Pipelines manage data after it arrives on Cloud Platform, similar to how parts are managed on a factory line. This includes tasks such as:
Transforming data. You can convert the data into another format, for example, converting a captured device signal voltage to a calibrated unit measure of temperature
Aggregating and computing data. By combining data you can add checks, such as averaging data across multiple devices to avoid acting on a single, spurious, device or to ensure you have actionable data if a single device goes offline. By adding computation to your pipeline, you can apply streaming analytics to data while it is still in the processing pipeline.
Enriching data. You can combine the device-generated data with other metadata about the device, or with other datasets, such as weather or traffic data, for use in subsequent analysis.
Moving data. You can store the processed data in one or more final storage locations.
Google Cloud Dataflow is built to perform all of these pipeline tasks on both batch and streaming data. With native connectors to both Cloud Pub/Sub and a variety of eventual storage destinations, or sinks, Cloud Dataflow is a fully managed multitool for data processing.

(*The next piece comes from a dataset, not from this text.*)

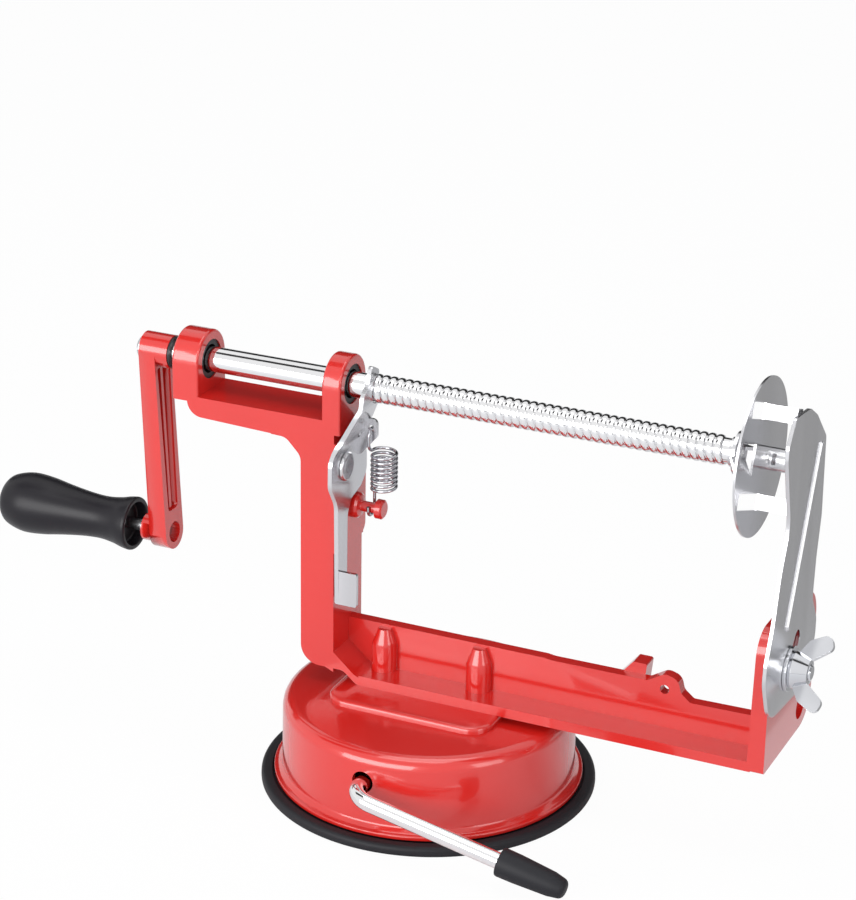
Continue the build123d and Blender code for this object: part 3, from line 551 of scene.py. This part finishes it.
bm = bmesh.new()
rod_inner = Vector((ROD_X, 12.9, ROD_Z))
draw_out(bm, [rod_inner, *rounded_corner(rod_inner, rod_corner, rod_end, ROD_BEND_R, 14), rod_end - rod_out * 0.1],
         ROD_R - 0.01, 32)
spin_profile(bm, [(-5.6, 0), (-5.6, 4.5), (5.6, 4.5), (5.6, 0)], (0, 1, 0), (ROD_X, 0, ROD_Z - 1.6), 32)
add_piece("suction_rod", bm, "suction_lever")

# %% The rubber sleeve
bm = bmesh.new()
spin_profile(bm, with_corners_rounded([(1.6, 0), (1.6, 3.4, 2.2), (-4.0, 4.5), (-17.0, 5.2), (-23.0, 5.3, 0.5),
                                       (-23.8, 5.1, 0.4), (-23.8, 3.1, 0.2), (-21.2, 3.05)]),
             rod_out, rod_end, 48)
add_piece("rubber_sleeve", bm, "suction_lever_tip")

# %% [markdown]
# ## The grip
#
# The grip is moulded plastic that turns on a pin: a bulb, a waist and a flared collar
# that is hollow at its end. Its outline is drawn by a few radii and a smooth curve
# through them, then spun.

# %% The grip
CRANK_REACH = 72.7
GRIP_END_X = -180.7
GRIP_Z = SHAFT_Z - CRANK_REACH
GRIP_SHAPE = [(GRIP_END_X, 5.8), (-179.6, 8.0), (-176.8, 10.1), (-170.4, 11.65), (-162.5, 11.2), (-154.0, 9.8),
              (-145.0, 8.6), (-137.5, 8.2), (-131.5, 8.9), (-127.4, 9.9), (-124.9, 10.3)]


def smooth_through(points, steps=5):
    """Points of a Catmull-Rom curve through the given points."""
    points = [Vector(p) for p in points]
    points = [points[0] * 2 - points[1], *points, points[-1] * 2 - points[-2]]
    curve = []
    for a, b, c, d in zip(points, points[1:], points[2:], points[3:]):
        for step in range(steps):
            t = step / steps
            curve.append(0.5 * (2 * b + (c - a) * t + (2 * a - 5 * b + 4 * c - d) * t ** 2
                                + (3 * b - a - 3 * c + d) * t ** 3))
    return curve + [points[-2]]


bm = bmesh.new()
spin_profile(bm, [(GRIP_END_X, 2.6), *smooth_through(GRIP_SHAPE), *with_corners_rounded(
    [(-124.6, 10.32), (-123.7, 10.1, 0.5), (-123.7, 8.5, 0.4), (-128.0, 8.0, 0.8), (-128.6, 2.7)])],
    (1, 0, 0), (0, 0, GRIP_Z), 96)
add_piece("grip", bm, "handle_grip", 45)

# %% [markdown]
# ## The release lever's rivet and spring
#
# The rivet's head is a low dome with a dished middle. The spring is one wire: a hook
# round the cast stud, eight turns, and a hook through the lever's ear.

# %% The rivet
PIVOT = (-31.8, -6.5, 121.5)
bm = bmesh.new()
spin_profile(bm, with_corners_rounded([(-1.0, 2.9), (0.05, 2.9), (0.05, 5.5, 0.1), (1.2, 5.2, 0.8), (1.25, 3.8, 0.4),
                                       (0.75, 0)]), (1, 0, 0), PIVOT, 64)
spin_profile(bm, [(-12.2, 0), (-12.2, 3.0), (0.5, 3.0), (0.5, 0)], (1, 0, 0), PIVOT, 48)
add_piece("lever_rivet", bm, "release_lever_rivet")

# %% The spring
COIL_X, COIL_Y, COIL_Z, COIL_R = -22.0, 5.2, 110.1, 4.5
COIL_TURNS, COIL_PITCH, WIRE_R = 8, 1.82, 0.6
STUD_Y, STUD_Z = 4.0, 102.2
EAR_HOLE_Z, HOOK_R = 133.6, 2.8
wire_x = COIL_X - COIL_R


def arc(middle, radius, start, end, steps=8):
    """Points on an arc in the plane of the hooks; the angles are degrees from +Y towards +Z."""
    angles = [math.radians(start + (end - start) * step / steps) for step in range(steps + 1)]
    return [(wire_x, middle[0] + radius * math.cos(a), middle[1] + radius * math.sin(a)) for a in angles]


coil_top = COIL_Z + COIL_TURNS * COIL_PITCH
wire = [(wire_x, STUD_Y - HOOK_R, STUD_Z + 1.2)]
wire += arc((STUD_Y, STUD_Z), HOOK_R, 180, 360)
bend = STUD_Y + HOOK_R - COIL_Y
wire += arc((COIL_Y, COIL_Z - bend), bend, 0, 90, 5)[:-1]
for step in range(COIL_TURNS * 28 + 1):
    turn = math.pi + math.tau * step / 28
    wire.append((COIL_X + COIL_R * math.cos(turn), COIL_Y + COIL_R * math.sin(turn), COIL_Z + COIL_PITCH * step / 28))
rise = COIL_Y - (STUD_Y - HOOK_R)
wire += arc((COIL_Y, coil_top + rise), rise, 270, 180, 5)[1:]
wire += arc((STUD_Y, EAR_HOLE_Z - HOOK_R), HOOK_R, 180, 0)
wire.append((wire_x, STUD_Y + HOOK_R, EAR_HOLE_Z - HOOK_R - 1.1))
bm = bmesh.new()
draw_out(bm, wire, WIRE_R, 12)
add_piece("spring_wire", bm, "release_spring", 60)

Data from the physical world comes in various shapes and sizes. Cloud Platform offers a range of storage solutions, from unstructured blobs of data with Google Cloud Storage, such as images or video streams from connected cameras, to structured entity storage with Google Cloud Datastore, and high performance time-series databases with Google Cloud Bigtable.
Analytics is where you extract the information value from the raw or processed data. While you can do some analytics during streaming in the Cloud Dataflow pipeline, much of the analytics processing is over data accumulated in various storage systems. Often the value of IoT analytics comes from combining data from the physical world with data from other sources, such as customer-relationship data, or online information systems.

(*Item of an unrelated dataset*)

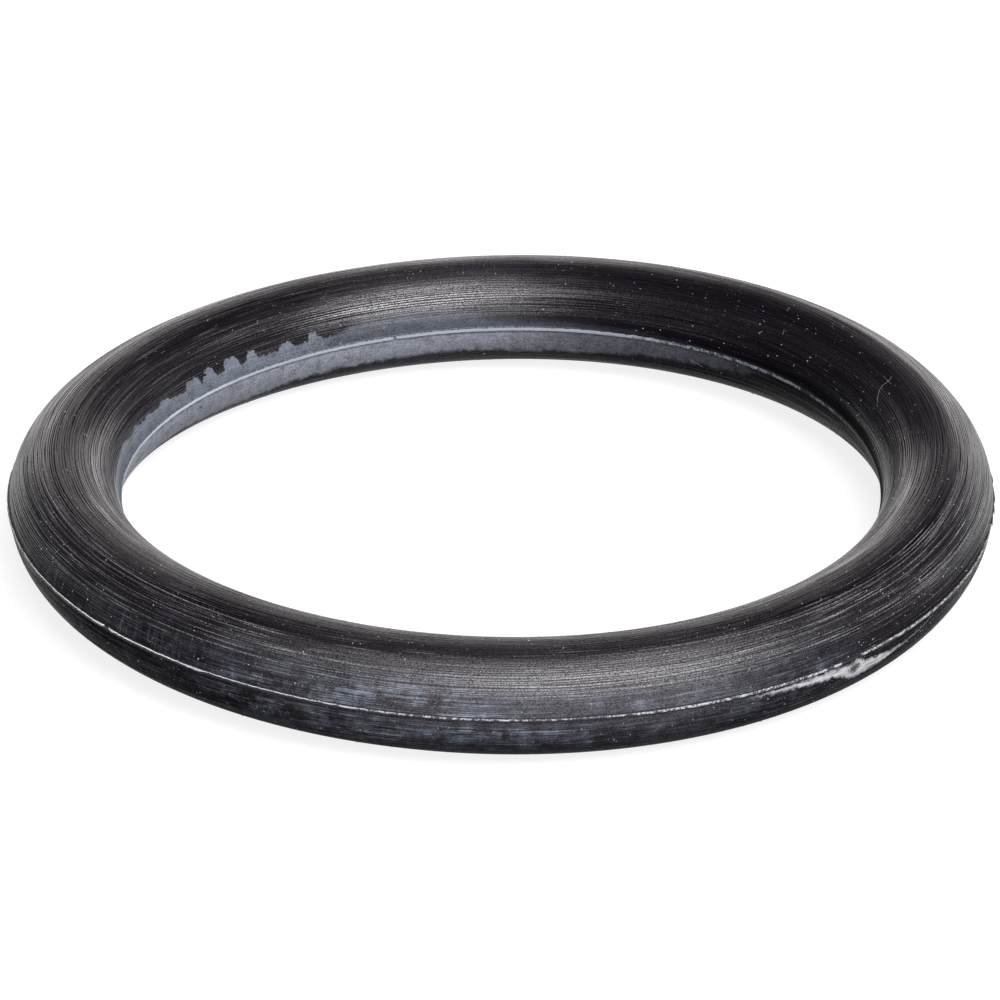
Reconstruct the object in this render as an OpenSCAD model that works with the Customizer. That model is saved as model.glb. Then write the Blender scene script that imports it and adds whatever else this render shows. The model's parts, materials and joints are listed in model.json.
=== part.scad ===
// Rubber o-ring, moulded in one piece: a round section turned about the ring's axis.
// The two halves of its mould met on the section's widest line, and left a band of
// trimmed flash round the inner edge and a thinner one round the outer edge.
// The ring lies flat. +Z is its axis, and the origin is its centre on the parting plane.

/* [Ring] */
// Inside diameter of the free ring, across the round section
ring_inner_d = 24; // [10:0.5:60]
// Diameter of the round section
cord_d = 3.5; // [2:0.1:8]

/* [Inner flash band] */
// Width of the band's trimmed face, along the ring's axis
inner_band_w = 0.15; // [0.08:0.01:0.3]
// Height that trimming left on the section
inner_band_h = 0.05; // [0.03:0.005:0.1]
// Width of the nick in the band
nick_w = 0.14; // [0.05:0.01:0.4]
// Where the nick is, round the ring from +X
nick_at = 107; // [90:1:170]

/* [Outer flash band] */
// Width of the band's trimmed face, along the ring's axis
outer_band_w = 0.09; // [0.06:0.01:0.3]
// Height that trimming left on the section
outer_band_h = 0.06; // [0.03:0.005:0.1]

/* [Torn flash] */
// Height of the stub left on the section at the bottom of a tear
stub_h = 0.01; // [0.005:0.005:0.025]
// How far a tear's floor rises past the band's face at the next tooth
tear_rise = 0.03; // [0.01:0.01:0.1]
// Widening of a band on each side, from its trimmed face down to its root
band_flare = 0.04; // [0.01:0.01:0.1]

/* [Hidden] */

ring_fn = 240;
cord_fn = 72;
rubber_colour = [0.09, 0.09, 0.095];

ring_r = (ring_inner_d + cord_d) / 2;
inner_edge_r = ring_r - cord_d / 2;
outer_edge_r = ring_r + cord_d / 2;

// How deep a band's outline reaches into the section, so that the two are one rubber
band_root = 0.2;
// How far a cutter runs past a band's face and past its flanks
cut_past = 0.3;
cut_h = max(inner_band_w, outer_band_w) + 2 * (band_flare + cut_past);

// Tips of the saw teeth torn in the outer band, in degrees from +X.
// Each tear is deepest behind a tip and runs out to full height at the next one.
outer_tooth_at = [5, 1, -4, -7, -10, -14, -19];
// Tips of the frayed stretch of the inner band
inner_tooth_at = [69, 66, 62, 59, 54, 51, 46, 43, 39, 36];
// Stretches where a band is gone down to its stub: first edge and sweep, in degrees
outer_gaps = [[219, 1.5], [311, 3]];
inner_gaps = [[33, 2.5]];

// Point at radius r and angle a in the plane of the ring
function polar(r, a) = [r * cos(a), r * sin(a)];

// The round section, at its place beside the ring's axis
module cord_section() {
    translate([ring_r, 0])
        circle(d = cord_d, $fn = cord_fn);
}

// Outline of a flash band on one edge of the section. side is 1 outside and -1 inside.
module band_section(side, edge_r, band_w, band_h) {
    root_r = edge_r - side * band_root;
    tip_r = edge_r + side * band_h;
    root_w = band_w + 2 * band_flare;
    polygon([
        [root_r, -root_w / 2],
        [tip_r, -band_w / 2],
        [tip_r, band_w / 2],
        [root_r, root_w / 2]
    ]);
}

// Section of the ring: the cord with both its bands
module ring_section() {
    cord_section();
    band_section(-1, inner_edge_r, inner_band_w, inner_band_h);
    band_section(1, outer_edge_r, outer_band_w, outer_band_h);
}

// Rubber that one half of the mould shaped. side is 1 above the parting plane and -1 below.
module mould_half(side) {
    half_from_z = side > 0 ? 0 : -cord_d;
    rotate_extrude($fn = ring_fn)
        intersection() {
            ring_section();
            translate([0, half_from_z])
                square([2 * ring_r, cord_d]);
        }
}

// The ring as it left the mould, before its flash was torn
module moulded_ring() {
    mould_half(1);
    mould_half(-1);
}

// Cutter for one tear of a band: down to the stub at deep_a, then rising out of the
// band's face before tip_a, so that the tooth there keeps a flat crest
module tear(side, edge_r, band_h, deep_a, tip_a) {
    stub_r = edge_r + side * stub_h;
    rise_r = edge_r + side * (band_h + tear_rise);
    past_r = edge_r + side * (band_h + cut_past);
    translate([0, 0, -cut_h / 2])
        linear_extrude(cut_h)
            polygon([
                polar(stub_r, deep_a),
                polar(past_r, deep_a),
                polar(past_r, tip_a),
                polar(rise_r, tip_a)
            ]);
}

// Cutters for a row of saw teeth, one tear between each tip and the next
module torn_teeth(side, edge_r, band_h, tips) {
    for (i = [0 : len(tips) - 2])
        tear(side, edge_r, band_h, tips[i], tips[i + 1]);
}

// Cutter for a stretch of band that is gone down to its stub
module gap(side, edge_r, band_h, start_a, sweep_a) {
    stub_r = edge_r + side * stub_h;
    past_r = edge_r + side * (band_h + cut_past);
    rotate([0, 0, start_a])
        rotate_extrude(angle = sweep_a, $fn = ring_fn)
            translate([min(stub_r, past_r), -cut_h / 2])
                square([abs(past_r - stub_r), cut_h]);
}

// Cutter for the square nick across the inner band
module nick() {
    rotate([0, 0, nick_at])
        translate([inner_edge_r - stub_h - inner_band_h - cut_past, -nick_w / 2, -cut_h / 2])
            cube([inner_band_h + cut_past, nick_w, cut_h]);
}

module o_ring() {
    color(rubber_colour)
        difference() {
            moulded_ring();
            torn_teeth(1, outer_edge_r, outer_band_h, outer_tooth_at);
            torn_teeth(-1, inner_edge_r, inner_band_h, inner_tooth_at);
            for (g = outer_gaps)
                gap(1, outer_edge_r, outer_band_h, g[0], g[1]);
            for (g = inner_gaps)
                gap(-1, inner_edge_r, inner_band_h, g[0], g[1]);
            nick();
        }
}

o_ring();
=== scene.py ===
import json
import math

import bpy
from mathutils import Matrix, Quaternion, Vector


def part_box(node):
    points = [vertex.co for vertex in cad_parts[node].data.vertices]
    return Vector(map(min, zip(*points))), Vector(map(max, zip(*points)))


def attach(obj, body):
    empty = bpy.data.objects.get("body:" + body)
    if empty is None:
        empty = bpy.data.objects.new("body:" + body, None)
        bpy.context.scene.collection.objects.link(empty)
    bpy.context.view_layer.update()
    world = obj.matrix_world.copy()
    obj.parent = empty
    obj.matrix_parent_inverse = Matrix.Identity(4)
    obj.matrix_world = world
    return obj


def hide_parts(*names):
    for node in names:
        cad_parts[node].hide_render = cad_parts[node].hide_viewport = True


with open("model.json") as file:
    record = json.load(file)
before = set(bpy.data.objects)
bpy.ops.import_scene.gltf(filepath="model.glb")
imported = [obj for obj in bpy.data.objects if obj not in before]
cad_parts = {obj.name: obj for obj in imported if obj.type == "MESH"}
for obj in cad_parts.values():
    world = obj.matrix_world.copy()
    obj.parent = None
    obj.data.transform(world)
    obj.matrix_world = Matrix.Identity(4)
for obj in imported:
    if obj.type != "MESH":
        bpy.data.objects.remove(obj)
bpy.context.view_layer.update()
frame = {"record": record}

mm = 0.001
mounts = {mount["name"]: mount["dims"] for mount in frame["record"]["mounts"]}
lowCorner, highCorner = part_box("o_ring")

# the ring as the frame has it, in metres
ring = {
    "cordRadius": (highCorner[2] - lowCorner[2]) / 2,
    "outerTip": mounts["outer_edge"]["r_mm"] * mm,        # trimmed face of the outer flash band
    "innerFaceWidth": mounts["bore"]["length_mm"] * mm,
    "outerFaceWidth": mounts["outer_edge"]["length_mm"] * mm,
    "innerHeight": 0.05 * mm,                             # of the bands above the round section
    "outerHeight": 0.06 * mm,
    "bendAlongAxes": 0.0023,                              # the loose ring is bent a little out of flat,
    "bendAcrossCorners": 0.0097,                          # by these shares of its radius
}
ring["radius"] = ring["outerTip"] - ring["outerHeight"] - ring["cordRadius"]
# mean height of the bent centre line, so that its lowest places still touch the floor
ring["bendHeight"] = ring["radius"] * math.hypot(ring["bendAlongAxes"], ring["bendAcrossCorners"])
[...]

Google BigQuery provides a fully managed data warehouse with a familiar, SQL-like interface. You can analyze extended trends of real-world data in aggregate from many devices, as well as from non-device sources of information.
Cloud Dataflow supports both batch and streaming modes with relatively few modifications to the code. This means you can apply new processing logic to new data in the pipeline, and also reapply the new logic to historical data now in storage. You can also use the flexibility of this tool to ask any number of questions of your stored data in a highly parallel and efficiently managed way.
The data from physical devices might require significant exploration or grooming before it yields its full value. The value of that data might extend beyond the original purpose for which it was collected. Google Cloud Datalab provides an interactive data workbench to explore your datasets with a notebook approach that allows you combine code, commentary, and graphs.
Google Cloud Dataproc is a fully managed cluster solution for running Hadoop and Spark, which you can use to leverage the breadth and reach of these ecosystems. It also supports built-in adapters to other Cloud Platform products.
Applications and presentation
Ultimately, realizing value from your data requires action. This action might be an automated response by a long-running application, or the presentation of data to a human decision maker. You can use several a variety services for hosting applications on Cloud Platform, including Google Container Engine for container-based applications, Google App Engine standard and flexible environments as managed platforms for scalable applications, and Google Compute Engine, offering high-performance VMs for maximum flexibility.